Dismantling DHEC: South Carolina considers fate of its huge health agency
COLUMBIA, S.C. — Public health workers in South Carolina have been tasked with keeping the state safe for 143 years, ever since a health board was created after a yellow fever outbreak in 1878.
Now, as we deal with the coronavirus pandemic, legislators are trying to break their agency apart.
South Carolina’s Department of Health and Environmental Control is responsible not only for vaccine distribution, but things like pollution permits for coal plants.
It’s a sprawling agency with nearly 4,000 workers.
Senate President Harvey Peeler would like to break it up, combining the state’s health and mental health services in one agency and the environmental duties in another agency.
Gov. Henry McMaster also supports dismantling DHEC.
Since the COVID-19 pandemic surged into public consciousness, the agency has taken a high-profile role.
But it’s faced criticism ranging from lack of transparency to the slow rollout of COVID-19 vaccinations.
Among the complaints are that it’s too large and unmanageable and lacks direct oversight from elected officials.

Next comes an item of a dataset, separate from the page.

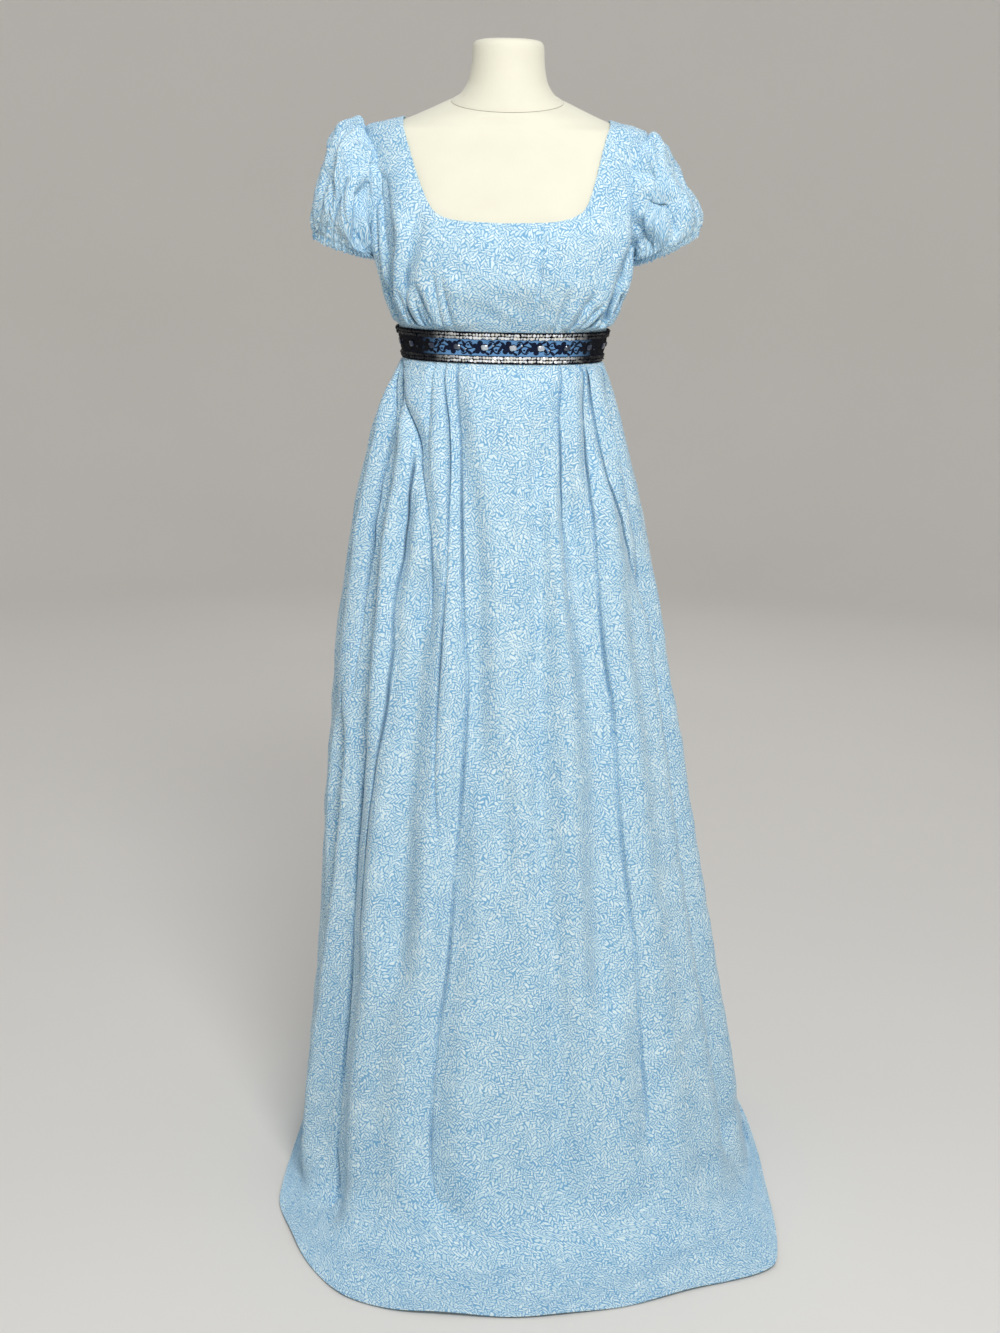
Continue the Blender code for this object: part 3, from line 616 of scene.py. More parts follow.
# skirt
skirt = {
    "frontColumns": 306, "backColumns": 132,
    "nearFold": 0.0040, "besideFold": 0.0085, "farFromFold": 0.0145, "foldReach": 0.011,    # column spacing, in quarters
    "tieLevel": 0.60, "leastApart": 0.018,
    "topRow": 0.003, "row": 0.0108, "hemRow": 0.0032,    # spacing of the rows under the band, lower down and by the hem
    "hemDepth": 0.025, "hemStep": 0.0006,
    "seamDip": 0.0012, "seamReach": 0.0025,
    "floorHeight": 0.0016, "floorWave": 0.0022,
    "sway": 0.0035, "crumple": 0.0007,                   # depth of the broad waves and of the small ones
    "swell": 0.0022,                                     # how far the gathers stand off just under the band
    "backGather": (0.0016, 0.0026), "backGatherLength": (0.04, 0.13), "backGatherSpacing": (0.055, 0.085),
    # height, half width to -X and to +X, depth in front and behind, squareness
    "rings": np.array([
        (1.128, 0.1390, 0.1385, 0.1100, 0.1050, 2.2), (1.095, 0.1510, 0.1465, 0.1210, 0.1210, 2.2),
        (1.020, 0.1715, 0.1680, 0.1360, 0.1430, 2.2), (0.940, 0.1905, 0.1895, 0.1530, 0.1650, 2.2),
        (0.850, 0.2040, 0.2080, 0.1700, 0.1850, 2.2), (0.750, 0.2180, 0.2265, 0.1880, 0.2030, 2.25),
        (0.640, 0.2245, 0.2505, 0.2090, 0.2230, 2.3), (0.520, 0.2330, 0.2725, 0.2310, 0.2450, 2.3),
        (0.400, 0.2380, 0.2960, 0.2510, 0.2660, 2.35), (0.280, 0.2440, 0.3200, 0.2710, 0.2860, 2.4),
        (0.170, 0.2530, 0.3430, 0.2890, 0.3040, 2.4), (0.080, 0.2590, 0.3600, 0.3070, 0.3180, 2.4),
        (0.030, 0.2645, 0.3730, 0.3300, 0.3310, 2.4), (0.010, 0.2680, 0.3800, 0.3540, 0.3410, 2.4),
    ]),
    "floorSteps": ((0.25, -0.024), (0.60, -0.072), (1.0, -0.127)),   # share of the way to the hem, level
    # share of the way round, x, y
    "hem": np.array([
        (0.000, 0.030, -0.494), (0.045, 0.150, -0.472), (0.100, 0.274, -0.417), (0.150, 0.384, -0.352),
        (0.185, 0.396, -0.250), (0.215, 0.398, -0.130), (0.250, 0.397, 0.000), (0.300, 0.388, 0.130),
        (0.350, 0.345, 0.245), (0.400, 0.255, 0.325), (0.450, 0.135, 0.358), (0.500, 0.020, 0.364),
        (0.550, -0.085, 0.356), (0.600, -0.180, 0.318), (0.650, -0.243, 0.240), (0.700, -0.272, 0.125),
        (0.750, -0.277, 0.000), (0.800, -0.282, -0.110), (0.835, -0.284, -0.200), (0.870, -0.257, -0.300),
        (0.900, -0.225, -0.380), (0.930, -0.168, -0.456), (0.960, -0.086, -0.487),
    ]),
    # track of (level, quarter) and the sizes that foldsOf names
    "frontFolds": [
        ([(1.145, -1.02), (1.11, -0.97), (0.95, -0.90), (0.60, -0.86), (0.20, -0.83)],
         0.0014, 0.0024, 0.0131, 0.009, 0.023, 0.0132, -0.12, 1.15, 0.02),
        ([(1.145, -0.97), (1.11, -0.90), (1.08, -0.84), (1.03, -0.80), (0.90, -0.775), (0.75, -0.735), (0.58, -0.715), (0.45, -0.725),
          (0.30, -0.75), (0.15, -0.78), (0.02, -0.80)],
         0.0020, 0.0040, 0.0240, 0.012, 0.022, 0.0200, -0.12, 0.70, -0.04),
        ([(1.145, -0.93), (1.11, -0.84), (1.08, -0.78), (1.03, -0.745), (0.90, -0.715), (0.75, -0.68), (0.60, -0.67)],
         0.0014, 0.0020, 0.0149, 0.009, 0.016, 0.0075, 0.12, 1.15, 0.66),
        ([(1.145, -0.89), (1.11, -0.77), (1.081, -0.715), (1.029, -0.68), (0.976, -0.655), (0.906, -0.649), (0.855, -0.629),
          (0.748, -0.601), (0.603, -0.584), (0.467, -0.586), (0.331, -0.577), (0.184, -0.586), (0.085, -0.584),
          (0.004, -0.524), (-0.10, -0.50)], 0.0016, 0.0036, 0.0210, 0.011, 0.034, 0.0225, 0.12, 1.16, -0.09),
        ([(1.145, -0.87), (1.11, -0.73), (1.02, -0.483), (0.966, -0.47), (0.892, -0.464), (0.85, -0.47), (0.757, -0.445),
          (0.706, -0.444), (0.619, -0.464), (0.523, -0.482), (0.44, -0.486), (0.362, -0.486), (0.282, -0.502), (0.196, -0.512),
          (0.10, -0.503), (0.01, -0.471)], 0.0014, 0.0024, 0.0150, 0.010, 0.025, 0.0132, -0.12, 1.03, -0.03),
        ([(1.145, -0.854), (1.11, -0.70), (1.02, -0.463), (0.968, -0.371), (0.91, -0.321), (0.80, -0.29)],
         0.0014, 0.0018, 0.0131, 0.009, 0.018, 0.0075, 0.12, 1.16, 0.76),
        ([(1.145, -0.862), (1.11, -0.715), (1.02, -0.473), (0.968, -0.42), (0.91, -0.375), (0.85, -0.345), (0.70, -0.335),
          (0.45, -0.33)], 0, 0, 0, 0.018, 0.026, 0.0187, 0, 0.92, 0.3),
        ([(1.15, -0.49), (1.079, -0.431), (1.027, -0.40), (0.97, -0.345), (0.91, -0.29), (0.85, -0.262), (0.60, -0.25)],
         0.0014, 0.0018, 0.0130, 0.007, 0.011, 0.0037, 0.12, 1.16, 0.96),
        ([(1.144, -0.406), (1.058, -0.303), (0.97, -0.256), (0.853, -0.232), (0.779, -0.228), (0.642, -0.224),
          (0.533, -0.194)], 0.0014, 0.0020, 0.0131, 0.009, 0.021, 0.0075, 0.12, 1.16, 0.46),
        ([(1.148, -0.312), (1.044, -0.224), (0.928, -0.173), (0.825, -0.142), (0.717, -0.108), (0.59, -0.114),
          (0.498, -0.128), (0.387, -0.135), (0.264, -0.164), (0.186, -0.171), (0.117, -0.168), (0.072, -0.152),
          (0.034, -0.059), (0.017, 0.024)], 0.0014, 0.0024, 0.0150, 0.011, 0.025, 0.0132, -0.12, 1.16, 0),
        ([(1.0, -0.13), (0.85, -0.075), (0.65, -0.045)], 0, 0, 0, 0.012, 0.016, 0.0106, 0, 1.06, 0.55),
        ([(0.65, 0.03), (0.50, 0.026)], 0, 0, 0, 0.016, 0.016, 0.0079, 0, 0.7, 0.45),
        ([(1.05, 0.22), (0.85, 0.20), (0.60, 0.17), (0.35, 0.195), (0.02, 0.19)],
         0, 0, 0, 0.013, 0.020, 0.0106, 0, 1.1, -0.01),
        ([(1.145, 0.413), (1.075, 0.354), (0.988, 0.334), (0.914, 0.328), (0.84, 0.327)],
         0.0014, 0.0018, 0.0130, 0.009, 0.016, 0.0056, -0.12, 1.16, 0.74),
        ([(0.987, 0.373), (0.839, 0.389), (0.714, 0.396), (0.587, 0.382), (0.458, 0.362), (0.36, 0.35)],
         0, 0, 0, 0.016, 0.028, 0.0238, 0, 1.04, 0.26),
        ([(1.132, 0.59), (1.059, 0.539), (0.971, 0.497), (0.867, 0.482), (0.792, 0.478), (0.711, 0.482), (0.601, 0.464),
          (0.49, 0.455), (0.396, 0.454), (0.314, 0.449), (0.244, 0.444), (0.184, 0.44), (0.10, 0.436)],
         0.0014, 0.0024, 0.0149, 0.011, 0.023, 0.0112, -0.12, 1.16, 0.05),
        ([(1.14, 0.62), (1.048, 0.64), (0.997, 0.67), (0.95, 0.714), (0.904, 0.73), (0.75, 0.76)],
         0.0014, 0.0018, 0.0131, 0.011, 0.021, 0.0112, 0.12, 1.15, 0.78),
        ([(1.14, 0.70), (1.08, 0.77), (1.00, 0.82), (0.85, 0.86), (0.65, 0.87)],
         0.0014, 0.0020, 0.0120, 0.010, 0.020, 0.0120, 0.12, 1.15, 0.66),
        ([(0.80, 0.82), (0.60, 0.80), (0.35, 0.78), (0.10, 0.78)], 0, 0, 0, 0.016, 0.032, 0.0238, 0, 0.9, 0),
    ],
    "backFolds": [
        ([(1.14, 1.10), (0.90, 1.13), (0.50, 1.16), (0.0, 1.18)],
         0.0014, 0.0024, 0.0150, 0.010, 0.032, 0.0225, 0.12, 1.16, -0.08),
        ([(1.14, 1.30), (0.80, 1.31), (0.30, 1.33), (0.0, 1.33)],
         0.0014, 0.0024, 0.0131, 0.009, 0.023, 0.0112, -0.12, 1.16, 0.2),
        ([(1.14, 1.46), (0.90, 1.49), (0.40, 1.52), (0.0, 1.50)],
         0.0014, 0.0024, 0.0150, 0.011, 0.034, 0.0263, 0.12, 1.16, -0.06),
        ([(1.14, 1.61), (0.70, 1.65), (0.20, 1.67)], 0.0014, 0.0024, 0.0131, 0.009, 0.023, 0.0112, -0.12, 1.16, 0.34),
        ([(1.14, 1.77), (0.80, 1.81), (0.30, 1.84), (0.0, 1.83)],
         0.0014, 0.0024, 0.0150, 0.010, 0.032, 0.0244, -0.12, 1.16, -0.07),
        ([(1.14, 1.90), (0.80, 1.925), (0.45, 1.93)], 0.0014, 0.0020, 0.0130, 0.008, 0.016, 0.0095, 0.12, 1.16, 0.52),
        ([(1.14, -1.11), (0.85, -1.12), (0.45, -1.17), (0.0, -1.16)],
         0.0014, 0.0024, 0.0150, 0.010, 0.030, 0.0205, -0.12, 1.16, -0.05),
        ([(1.14, -1.25), (0.90, -1.27), (0.55, -1.30)], 0.0014, 0.0024, 0.0130, 0.009, 0.021, 0.0095, 0.12, 1.16, 0.46),
        ([(1.14, -1.42), (0.80, -1.46), (0.35, -1.50), (0.0, -1.51)],
         0.0014, 0.0024, 0.0150, 0.011, 0.034, 0.0263, 0.12, 1.16, -0.08),
        ([(1.14, -1.58), (0.75, -1.62), (0.25, -1.66)],
         0.0014, 0.0024, 0.0149, 0.009, 0.025, 0.0112, -0.12, 1.16, 0.12),
        ([(1.14, -1.74), (0.85, -1.79), (0.40, -1.83), (0.0, -1.82)],
         0.0014, 0.0024, 0.0150, 0.010, 0.031, 0.0225, 0.12, 1.16, -0.06),
        ([(1.14, -1.88), (0.80, -1.91), (0.55, -1.92)], 0.0014, 0.0020, 0.0130, 0.008, 0.016, 0.0075, -0.12, 1.16, 0.6),
    ],
    # gathers at the band: quarter, length, height, half width
    "gathers": [
        (-0.93, 0.05, 0.0022, 0.0030), (-0.86, 0.09, 0.0030, 0.0034), (-0.79, 0.06, 0.0027, 0.0030),
        (-0.725, 0.11, 0.0032, 0.0034), (-0.655, 0.07, 0.0030, 0.0030), (-0.60, 0.10, 0.0030, 0.0032),
        (-0.53, 0.06, 0.0027, 0.0030), (-0.455, 0.09, 0.0030, 0.0032), (-0.37, 0.06, 0.0024, 0.0030),
        (-0.28, 0.04, 0.0016, 0.0030), (0.37, 0.05, 0.0019, 0.0030), (0.445, 0.08, 0.0027, 0.0032),
        (0.51, 0.05, 0.0024, 0.0028), (0.565, 0.09, 0.0030, 0.0032), (0.625, 0.06, 0.0027, 0.0030),
        (0.69, 0.10, 0.0032, 0.0034), (0.76, 0.07, 0.0027, 0.0030), (0.84, 0.09, 0.0027, 0.0032),
        (0.92, 0.05, 0.0022, 0.0030),
    ],
    # dents where the skirt breaks on the floor: quarter, level, half length along the girth, half height, depth
    "dents": [(-0.10, 0.045, 0.050, 0.020, 0.008), (0.38, 0.050, 0.040, 0.016, 0.006), (0.62, 0.060, 0.035, 0.018, 0.007),
              (0.82, 0.075, 0.045, 0.022, 0.009), (-0.40, 0.050, 0.035, 0.016, 0.006), (1.25, 0.06, 0.04, 0.02, 0.007),
              (1.70, 0.055, 0.05, 0.02, 0.007), (-1.30, 0.06, 0.05, 0.02, 0.007), (-1.66, 0.05, 0.04, 0.02, 0.006)],
}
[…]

The new director, Dr. Edward Simmer, asked for a year to fix the agency.
It’s been less than two weeks since the Senate confirmed him for the job, but lawmakers aren’t cutting him any slack.
Having gotten no commitment for more time, he’s started setting priorities for dealing with the pandemic.
Among the controversies faced by the agency is whether teachers should be moved ahead in the line for COVID-19 vaccinations. Teacher groups are vocally in favor of that, while the governor is against it.
Simmer has said he’d love to move teachers up in line, but not enough vaccine is available for that.
Simmer’s other priorities include boosting confidence in the coronavirus vaccine and getting people immunized. For that, he says working with community partners is key.
And then, he says, DHEC needs to take the vaccine to them, “rather than asking them to come to us. "
Simmer says the agency is still working on a new online system that should simplify the vaccine sign-up process.
The federal scheduling system is so difficult that some rural clinics have turned to using paper and ink to track appointments, seeing that as an improvement.
But DHEC’s own system has taken longer than expected.